Lack of Charges Kept Him on the Court

Editor’s Note: It is important to stress that Callaway was never charged with rape, sexual assault or any crime related to this case in a court of law, as police investigators decided there was not enough evidence. It should also be made clear that at the school hearings, Callaway was found responsible only for ‘sexual misconduct,’ a vague umbrella term that includes everything from flashing to sexual assault (details of exactly what type of sexual misconduct were not available), and that UT’s system, while having far-reaching powers over consequences in the university community, does not function as a criminal courtroom

Athletic Director Larry Marfise admits that the case put him between a rock and a hard place. On one hand, he had the legal liability of suspending or terminating a young man who had no criminal charges filed against him. On the other side, he had to deal with the image and morale of one of his athletic teams.

‘We are bound by state law to follow state law, which we do,’ he said. ‘School policy is a little more lenient. In a school situation, your case is discussed by your peers. We’re responsible to the state of Florida, city of Tampa, Hillsborough County, to follow their rules. If we don’t there are legal liabilities. In the case of Rashad, they said there wasn’t evidence.’

Athletic department policy is to immediately suspend all players charged with a felony.

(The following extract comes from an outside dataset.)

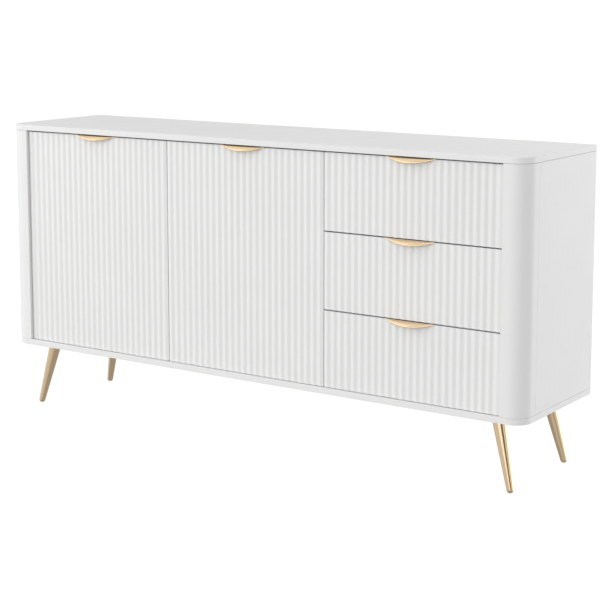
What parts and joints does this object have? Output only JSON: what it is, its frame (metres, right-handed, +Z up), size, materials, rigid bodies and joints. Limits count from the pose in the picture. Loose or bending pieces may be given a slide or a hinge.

Had Callaway been criminally charged in this case, his eligibility would have been terminated. While the case was investigated, Marfise suspended Callaway until it was resolved. He missed a week of practice, Marfise said.

Once the state attorney declined to prosecute, Marfise had to investigate on his own.

‘I spoke specifically with the individuals involved,’ he said. ‘We researched it well. We certainly don’t expect that kind of conduct, and in my mind, they [the state] were adamant that there wasn’t evidence of this crime being committed. Obviously if there was, they would have charged him.’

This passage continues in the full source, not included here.